__Recorded data__:
::::

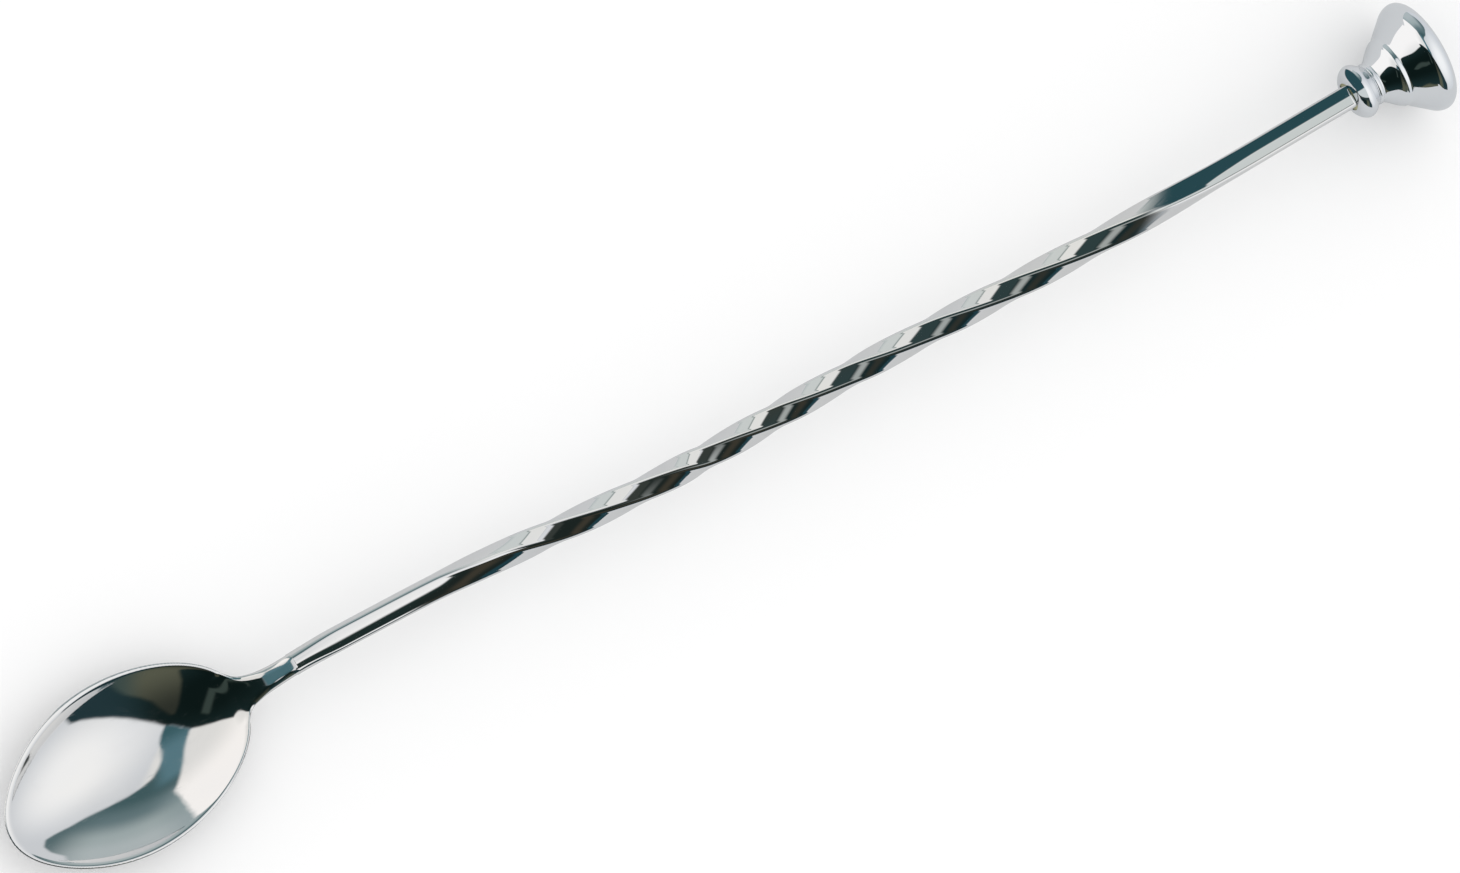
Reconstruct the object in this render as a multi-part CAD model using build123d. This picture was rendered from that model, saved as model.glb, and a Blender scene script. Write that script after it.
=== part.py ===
from build123d import *
import math
import os

os.makedirs("parts", exist_ok=True)

# ---------------------------------------------------------------- driving dimensions (mm)
# Frame: +X from the bowl to the muddler face, +Y left, +Z up from the table. The origin is the
# middle of the overall footprint, on the table. The spoon lies on the bowl's belly and the lip.
X_WELD = -83.78            # where the neck is butt-welded to the square bar

# bowl
BOWL_L = 48.4             # rim length before its edge is rounded
BOWL_W = 29.9            # rim width before its edge is rounded
BOWL_D = 7.1              # outside depth below the rim
SHEET = 0.8               # wall thickness
RIM_LAND = 1.0            # width of the flat rim
RIM_R = 0.25              # edge rounding of the rim
BOWL_YAW = 4.55           # deg, the bowl is set slightly round to the left
BOWL_X = X_WELD - 32.95   # centre of the rim
Y_LINE = 2.78             # the muddler's axis at the bead's mouth, left of the bowl's middle
BOWL_Y = 0.0

# bar
AF = 3.95                 # across flats
CORNER_R = 0.87           # rounded corners
X_BAR_END = X_WELD + 208.01 + 9.0

# finial, measured from the bead's mouth along its own axis
FIN_X = X_WELD + 208.01
FIN_Y = Y_LINE
FIN_YAW = 2.2
RIM_RAD = 9.88            # lip radius = height of the finial's axis over the table
AXIS_Z = RIM_RAD
SOCKET_R = 2.52
SOCKET_DEPTH = 9.3
FIN_LEN = 15.95

# centreline of neck and bar, (x from the weld, y, z)
LINE = [(-10.17, -0.98, 8.10), (-6.98, -1.02, 8.16), (-3.49, -0.92, 8.22), (0.0, -0.7, 8.30),
        (6.98, -0.47, 8.45), (13.96, -0.46, 8.53), (26.03, -0.53, 8.593), (38.09, -0.93, 8.641),
        (51.95, -1.76, 8.705), (62.32, -2.22, 8.759), (72.79, -2.5, 8.815), (83.16, -2.38, 8.88),
        (93.53, -2.05, 8.994), (105.7, -1.7, 9.084), (121.25, -1.56, 9.201), (138.6, -1.62, 9.333),
        (152.56, -1.63, 9.437), (166.32, -1.5, 9.539), (180.19, -1.15, 9.653), (190.56, -0.73, 9.737),
        (199.63, -0.34, 9.825), (208.01, 0.0, 9.88), (216.98, 0.335, 9.905)]

# twist: angle of the square section about +X at stations along the bar (deg, right hand)
TWIST = [(0.0, -804.0), (7.98, -803.0), (19.94, -801.0), (27.72, -798.5), (31.21, -791.0), (34.6, -780.0),
         (41.58, -764.0), (49.86, -721.0), (58.03, -675.0), (66.71, -630.0), (74.49, -585.0), (79.67, -540.0),
         (86.65, -495.0), (93.53, -450.0), (99.91, -405.0), (108.29, -360.0), (115.17, -315.0),
         (124.34, -270.0), (131.62, -225.0), (139.8, -180.0), (147.78, -135.0), (157.25, -90.0),
         (167.52, -45.0), (174.0, -22.0), (181.48, -6.0), (189.46, 0.0), (216.98, 0.0)]


def pchip(points, column):
    """Monotone cubic interpolation of one column of a table."""
    xs = [p[0] for p in points]
    ys = [p[column] for p in points]
    n = len(xs)
    h = [xs[i + 1] - xs[i] for i in range(n - 1)]
    dl = [(ys[i + 1] - ys[i]) / h[i] for i in range(n - 1)]
    m = [0.0] * n
    for i in range(1, n - 1):
        if dl[i - 1] * dl[i] > 0:
            w1, w2 = 2 * h[i] + h[i - 1], h[i] + 2 * h[i - 1]
            m[i] = (w1 + w2) / (w1 / dl[i - 1] + w2 / dl[i])
    m[0], m[-1] = dl[0], dl[-1]

    def f(x):
        x = min(max(x, xs[0]), xs[-1])
        i = 0
        while i < n - 2 and x > xs[i + 1]:
            i += 1
        t = (x - xs[i]) / h[i]
        return (ys[i] * (2 * t ** 3 - 3 * t ** 2 + 1) + m[i] * h[i] * (t ** 3 - 2 * t ** 2 + t)
                + ys[i + 1] * (-2 * t ** 3 + 3 * t ** 2) + m[i + 1] * h[i] * (t ** 3 - t ** 2))
    return f


def natural(points, column):
    """Natural cubic spline of one column of a table."""
    xs = [p[0] for p in points]
    ys = [p[column] for p in points]
    n = len(xs)
    a, b, c, r = [0.0] * n, [1.0] * n, [0.0] * n, [0.0] * n
    for i in range(1, n - 1):
        h0, h1 = xs[i] - xs[i - 1], xs[i + 1] - xs[i]
        a[i], b[i], c[i] = h0, 2 * (h0 + h1), h1
        r[i] = 6 * ((ys[i + 1] - ys[i]) / h1 - (ys[i] - ys[i - 1]) / h0)
    for i in range(1, n):
        w = a[i] / b[i - 1]
        b[i] -= w * c[i - 1]
        r[i] -= w * r[i - 1]
    m = [0.0] * n
    for i in range(n - 2, 0, -1):
        m[i] = (r[i] - c[i] * m[i + 1]) / b[i]

    def f(x):
        x = min(max(x, xs[0]), xs[-1])
        i = 0
        while i < n - 2 and x > xs[i + 1]:
            i += 1
        h = xs[i + 1] - xs[i]
        u, v = xs[i + 1] - x, x - xs[i]
        return (m[i] * u ** 3 / (6 * h) + m[i + 1] * v ** 3 / (6 * h)
                + (ys[i] / h - m[i] * h / 6) * u + (ys[i + 1] / h - m[i + 1] * h / 6) * v)
    return f


bow = natural(LINE, 1)
line_z = natural(LINE, 2)
twist = pchip(TWIST, 1)


def line_y(x):
    return Y_LINE + bow(x)


def plane_at(x, phi=0.0):
    """Plane square to the centreline at x from the weld. Its x axis is +Y turned by phi about the line."""
    e = 0.05
    t = Vector(2 * e, line_y(x + e) - line_y(x - e), line_z(x + e) - line_z(x - e))
    if x < LINE[0][0] + e:
        t = Vector(e, line_y(x + e) - line_y(x), line_z(x + e) - line_z(x))
    if x > LINE[-1][0] - e:
        t = Vector(e, line_y(x) - line_y(x - e), line_z(x) - line_z(x - e))
    t = t.normalized()
    side = Vector(0, 0, 1).cross(t).normalized()
    up = t.cross(side)
    a = math.radians(phi)
    d = side * math.cos(a) + up * math.sin(a)
    return Plane(origin=(X_WELD + x, line_y(x), line_z(x)), x_dir=d, z_dir=t)


# ---------------------------------------------------------------- twisted stem
def bar_section(x):
    grow = min(max(x / 9.0, 0.0), 1.0)
    grow = grow * grow * (3 - 2 * grow)
    af = 3.72 + (AF - 3.72) * grow
    r = 1.25 + (CORNER_R - 1.25) * grow
    return plane_at(x, twist(x)) * RectangleRounded(af, af, r)


def stretch(x0, x1, count):
    """One length of bar, lofted through count + 1 sections."""
    return loft([bar_section(x0 + (x1 - x0) * i / count) for i in range(count + 1)], ruled=False)


twisted_stem = (stretch(0.0, 25.0, 10) + stretch(25.0, 72.0, 22) + stretch(72.0, 120.0, 24)
                + stretch(120.0, 168.0, 22) + stretch(168.0, 216.98, 12))

# ---------------------------------------------------------------- bowl with its neck
b_out = BOWL_W / 2
R_out = (b_out ** 2 + BOWL_D ** 2) / (2 * BOWL_D)
z0 = R_out - BOWL_D
R_in = R_out - SHEET
b_in = math.sqrt(R_in ** 2 - z0 ** 2)
a_out = BOWL_L / 2
a_in = a_out - RIM_LAND
below = Pos(0, 0, -20) * Box(80, 60, 40)

place = Pos(BOWL_X, BOWL_Y, BOWL_D) * Rot(0, 0, BOWL_YAW)
outer = place * ((Pos(0, 0, z0) * scale(Sphere(R_out), by=(a_out / b_out, 1, 1))) & below)
inner = place * ((Pos(0, 0, z0) * scale(Sphere(R_in), by=(a_in / b_in, 1, 1))) & below)

# neck: half width, thickness, height of its middle at stations from the weld
NECK = [(-13.0, 4.4, 1.4, 5.65), (-11.4, 3.5, 1.8, 5.95), (-10.0, 2.75, 2.1, 6.25), (-8.6, 2.42, 2.45, 6.55),
        (-6.8, 2.2, 2.75, 6.92), (-4.5, 1.98, 3.15, 7.42), (-2.2, 1.87, 3.5, 7.90), (0.0, 1.86, 3.72, 8.30)]
secs = []
for x, hw, th, zc in NECK:
    yaw = math.radians(BOWL_YAW)
    xx = max(x, LINE[0][0])
    yc = line_y(xx) + (x - xx) * math.tan(yaw)
    if x == 0.0:
        secs.append(plane_at(0.0, 0.0) * RectangleRounded(2 * hw, th, 1.25))
    else:
        r = min(1.25, th * 0.42)
        p = Plane(origin=(X_WELD + x, yc, zc), x_dir=(0, 1, 0), z_dir=(1, 0, 0))
        secs.append(p * RectangleRounded(2 * hw, th, r))
neck = loft(secs, ruled=False)
shell = outer - inner
rim_edges = [e for e in shell.edges() if abs(e.bounding_box().min.Z - BOWL_D) < 1e-3
             and abs(e.bounding_box().max.Z - BOWL_D) < 1e-3]
shell = fillet(rim_edges, RIM_R)
bowl = shell + (neck - inner)

# ---------------------------------------------------------------- finial
fin_place = Pos(FIN_X, FIN_Y, AXIS_Z) * Rot(0, 0, FIN_YAW)


def turned(points_builder):
    return fin_place * revolve(points_builder, axis=Axis.X, revolution_arc=360)


with BuildSketch(Plane.XY) as sk_bead:
    with BuildLine():
        l1 = Line((0.35, SOCKET_R), (0.35, 2.95))
        l2 = Spline((0.35, 2.95), (0.55, 3.55), (0.95, 4.08), (1.55, 4.53), (2.26, 4.74), (2.97, 4.55), (3.6, 4.12),
                    (4.05, 3.75), (4.35, 3.45), tangents=[(0.05, 1), (0.7, -0.75)])
        l3 = Line((4.35, 3.45), (4.35, SOCKET_R))
        l4 = Line((4.35, SOCKET_R), (0.35, SOCKET_R))
    make_face()
collar_bead = turned(sk_bead.sketch)

# cone profile from the bead's back face to the lip: a waist fillet, a small step, then the flare
with BuildSketch(Plane.XY) as sk_cone:
    with BuildLine():
        c1 = Line((4.35, SOCKET_R), (4.35, 3.45))
        c2 = Spline((4.35, 3.45), (4.8, 3.68), (5.4, 3.66), (7.0, 4.97), (8.2, 5.89),
                    tangents=[(0.5, 0.7), (0.86, 0.52)])
        c3 = Spline((8.2, 5.89), (9.0, 6.20), (10.8, 7.66), (12.45, 8.96), tangents=[(0.86, 0.40), (0.78, 0.62)])
        c4 = Spline((12.45, 8.96), (13.3, 9.57), (14.45, RIM_RAD), (15.53, 9.46), (FIN_LEN, 8.6),
                    tangents=[(0.76, 0.60), (0.02, -1)])
        c5 = Line((FIN_LEN, 8.6), (FIN_LEN, 0))
        c6 = Line((FIN_LEN, 0), (SOCKET_DEPTH, 0))
        c7 = Line((SOCKET_DEPTH, 0), (SOCKET_DEPTH, SOCKET_R))
        c8 = Line((SOCKET_DEPTH, SOCKET_R), (4.35, SOCKET_R))
    make_face()
muddler_head = turned(sk_cone.sketch)

# ---------------------------------------------------------------- braze between bar and socket
braze_ring = fin_place * Pos(0.55, 0, 0) * extrude(Plane.YZ * Circle(SOCKET_R - 0.005), amount=3.0)
braze_ring = braze_ring - (fin_place * Pos(-1, 0, 0) * extrude(Plane.YZ * RectangleRounded(AF + 0.03, AF + 0.03, CORNER_R),
                                                            amount=8))

parts = {
    "bowl": bowl,
    "twisted_stem": twisted_stem,
    "collar_bead": collar_bead,
    "muddler_head": muddler_head,
    "braze_ring": braze_ring,
}
lo, hi = [1e9] * 3, [-1e9] * 3
for name, shape in parts.items():
    bb = shape.bounding_box()
    lo = [min(lo[0], bb.min.X), min(lo[1], bb.min.Y), min(lo[2], bb.min.Z)]
    hi = [max(hi[0], bb.max.X), max(hi[1], bb.max.Y), max(hi[2], bb.max.Z)]
    print(name, "valid", shape.is_valid, "vol", round(shape.volume, 2), "solids", len(shape.solids()),
          "x %.2f..%.2f y %.2f..%.2f z %.2f..%.2f" % (bb.min.X, bb.max.X, bb.min.Y, bb.max.Y, bb.min.Z, bb.max.Z))
    export_step(shape, "parts/" + name + ".step")
print("box", [round(v, 3) for v in lo], [round(v, 3) for v in hi], "middle x", round((lo[0] + hi[0]) / 2, 3),
      "y", round((lo[1] + hi[1]) / 2, 3))
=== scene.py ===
import math

import bpy
import numpy as np
from mathutils import Matrix, Vector


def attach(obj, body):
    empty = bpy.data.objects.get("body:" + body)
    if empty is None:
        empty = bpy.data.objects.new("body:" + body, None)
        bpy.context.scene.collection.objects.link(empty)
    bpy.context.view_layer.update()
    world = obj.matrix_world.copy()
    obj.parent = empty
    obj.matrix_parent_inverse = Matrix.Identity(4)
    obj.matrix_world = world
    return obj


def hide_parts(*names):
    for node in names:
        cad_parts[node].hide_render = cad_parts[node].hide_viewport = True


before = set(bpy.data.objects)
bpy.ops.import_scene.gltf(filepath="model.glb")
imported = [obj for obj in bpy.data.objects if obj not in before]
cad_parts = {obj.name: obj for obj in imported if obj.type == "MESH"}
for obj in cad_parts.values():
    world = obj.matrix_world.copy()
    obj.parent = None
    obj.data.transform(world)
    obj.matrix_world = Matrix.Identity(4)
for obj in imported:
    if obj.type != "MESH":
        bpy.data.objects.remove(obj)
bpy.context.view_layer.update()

MM = 0.001

# ================================================================ shared sizes (mm, the frame's own axes)
X_WELD = -83.78
Y_LINE = 2.78
AXIS_Z = 9.88
AF = 3.95
CORNER_R = 0.87
FIN_X = X_WELD + 208.01
FIN_YAW = math.radians(2.2)
BOWL_X = X_WELD - 32.95
BOWL_YAW = math.radians(4.55)
RIM_Z = 7.1

LINE = np.array([(-10.17, -0.98, 8.10), (-6.98, -1.02, 8.16), (-3.49, -0.92, 8.22), (0.0, -0.7, 8.30),
                 (6.98, -0.47, 8.45), (13.96, -0.46, 8.53), (26.03, -0.53, 8.593), (38.09, -0.93, 8.641),
                 (51.95, -1.76, 8.705), (62.32, -2.22, 8.759), (72.79, -2.5, 8.815), (83.16, -2.38, 8.88),
                 (93.53, -2.05, 8.994), (105.7, -1.7, 9.084), (121.25, -1.56, 9.201), (138.6, -1.62, 9.333),
                 (152.56, -1.63, 9.437), (166.32, -1.5, 9.539), (180.19, -1.15, 9.653), (190.56, -0.73, 9.737),
                 (199.63, -0.34, 9.825), (208.01, 0.0, 9.88), (216.98, 0.335, 9.905)])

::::

__Exercise description__: Of the lines above, retype only those from the line containing "lo], [round(v, 3)" through the line containing "cad_parts[node].hide_render = cad_parts[node].hide_viewport", including both, exactly.

__Result__:
print("box", [round(v, 3) for v in lo], [round(v, 3) for v in hi], "middle x", round((lo[0] + hi[0]) / 2, 3),
      "y", round((lo[1] + hi[1]) / 2, 3))
=== scene.py ===
import math

import bpy
import numpy as np
from mathutils import Matrix, Vector


def attach(obj, body):
    empty = bpy.data.objects.get("body:" + body)
    if empty is None:
        empty = bpy.data.objects.new("body:" + body, None)
        bpy.context.scene.collection.objects.link(empty)
    bpy.context.view_layer.update()
    world = obj.matrix_world.copy()
    obj.parent = empty
    obj.matrix_parent_inverse = Matrix.Identity(4)
    obj.matrix_world = world
    return obj


def hide_parts(*names):
    for node in names:
        cad_parts[node].hide_render = cad_parts[node].hide_viewport = True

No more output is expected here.